→ Directions for this task
Give the data a second time, exactly and in full.

** BEGIN **

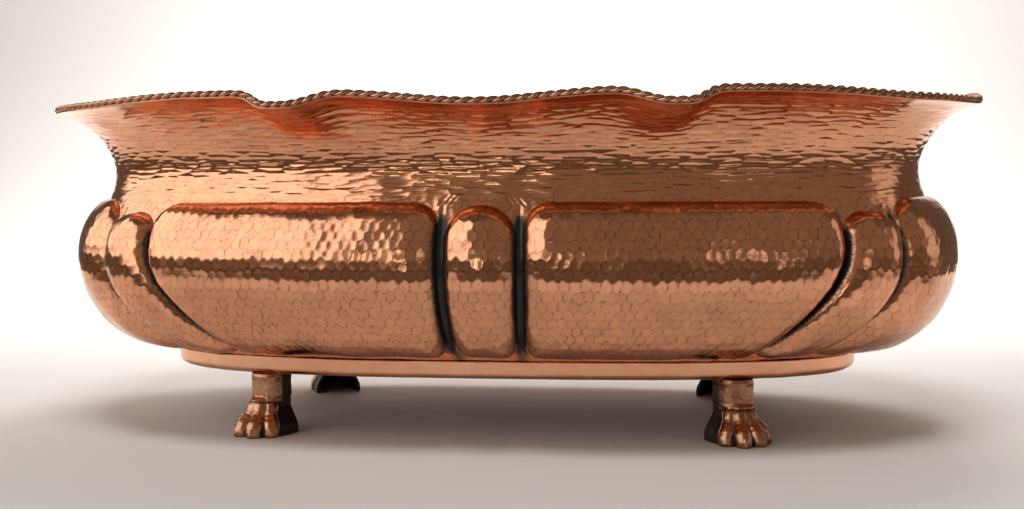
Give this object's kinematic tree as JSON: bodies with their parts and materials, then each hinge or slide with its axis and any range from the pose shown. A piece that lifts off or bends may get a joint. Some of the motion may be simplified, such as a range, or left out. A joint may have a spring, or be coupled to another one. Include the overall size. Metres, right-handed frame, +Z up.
{
  "type": "footed jardiniere",
  "caption": "Oval hammered copper planter with a lobed bowl, a flared wavy collar edged in twisted wire, a plinth band and cast lion paw feet.",
  "frame": {"origin": "middle of the footprint, on the floor", "axes": "+X along the length to the right, -Y is the front, +Z up"},
  "size_m": [0.6298, 0.3692, 0.2249],
  "materials": {
    "body_copper": "polished copper sheet, beaten all over, dark patina in the grooves",
    "border_copper": "twisted copper wire, bright on the strands and dark between them",
    "plinth_copper": "smooth polished copper band",
    "plate_copper": "dull tarnished copper sheet",
    "paw_bronze": "cast metal with a copper tone, bright on the toes and black at the back",
    "rivet_copper": "hammered copper rivet"
  },
  "bodies": {
    "root": {"body": "body_copper", "rim_rope": "border_copper", "plinth_band": "plinth_copper", "base_plate": "plate_copper", "paw_front_left": "paw_bronze", "rivet_front_left_1": "rivet_copper", "rivet_front_left_2": "rivet_copper", "paw_front_right": "paw_bronze", "rivet_front_right_1": "rivet_copper", "rivet_front_right_2": "rivet_copper", "paw_rear_left": "paw_bronze", "rivet_rear_left_1": "rivet_copper", "rivet_rear_left_2": "rivet_copper", "paw_rear_right": "paw_bronze", "rivet_rear_right_1": "rivet_copper", "rivet_rear_right_2": "rivet_copper"}
  },
  "joints": []
}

** END **

→ Solution to this problem
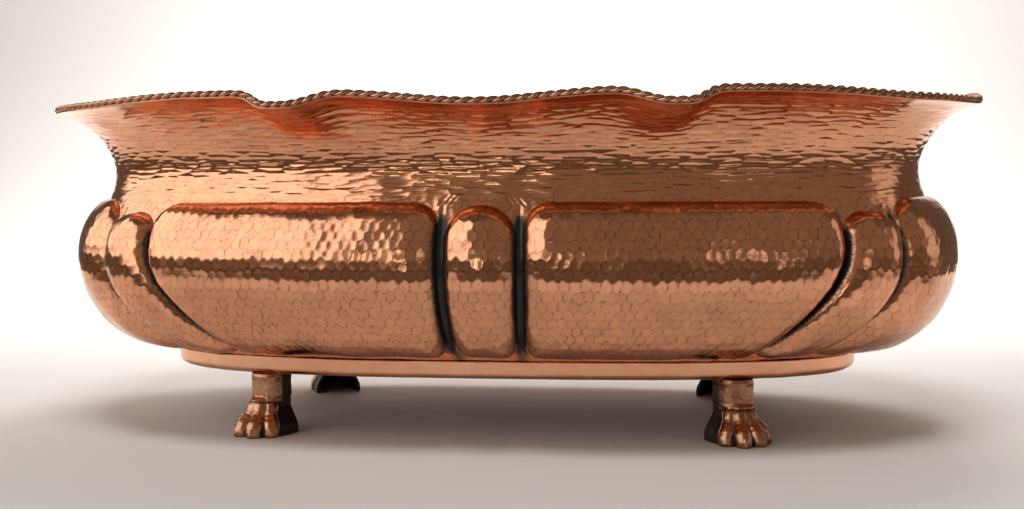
Give this object's kinematic tree as JSON: bodies with their parts and materials, then each hinge or slide with its axis and any range from the pose shown. A piece that lifts off or bends may get a joint. Some of the motion may be simplified, such as a range, or left out. A joint may have a spring, or be coupled to another one. Include the overall size. Metres, right-handed frame, +Z up.
{
  "type": "footed jardiniere",
  "caption": "Oval hammered copper planter with a lobed bowl, a flared wavy collar edged in twisted wire, a plinth band and cast lion paw feet.",
  "frame": {"origin": "middle of the footprint, on the floor", "axes": "+X along the length to the right, -Y is the front, +Z up"},
  "size_m": [0.6298, 0.3692, 0.2249],
  "materials": {
    "body_copper": "polished copper sheet, beaten all over, dark patina in the grooves",
    "border_copper": "twisted copper wire, bright on the strands and dark between them",
    "plinth_copper": "smooth polished copper band",
    "plate_copper": "dull tarnished copper sheet",
    "paw_bronze": "cast metal with a copper tone, bright on the toes and black at the back",
    "rivet_copper": "hammered copper rivet"
  },
  "bodies": {
    "root": {"body": "body_copper", "rim_rope": "border_copper", "plinth_band": "plinth_copper", "base_plate": "plate_copper", "paw_front_left": "paw_bronze", "rivet_front_left_1": "rivet_copper", "rivet_front_left_2": "rivet_copper", "paw_front_right": "paw_bronze", "rivet_front_right_1": "rivet_copper", "rivet_front_right_2": "rivet_copper", "paw_rear_left": "paw_bronze", "rivet_rear_left_1": "rivet_copper", "rivet_rear_left_2": "rivet_copper", "paw_rear_right": "paw_bronze", "rivet_rear_right_1": "rivet_copper", "rivet_rear_right_2": "rivet_copper"}
  },
  "joints": []
}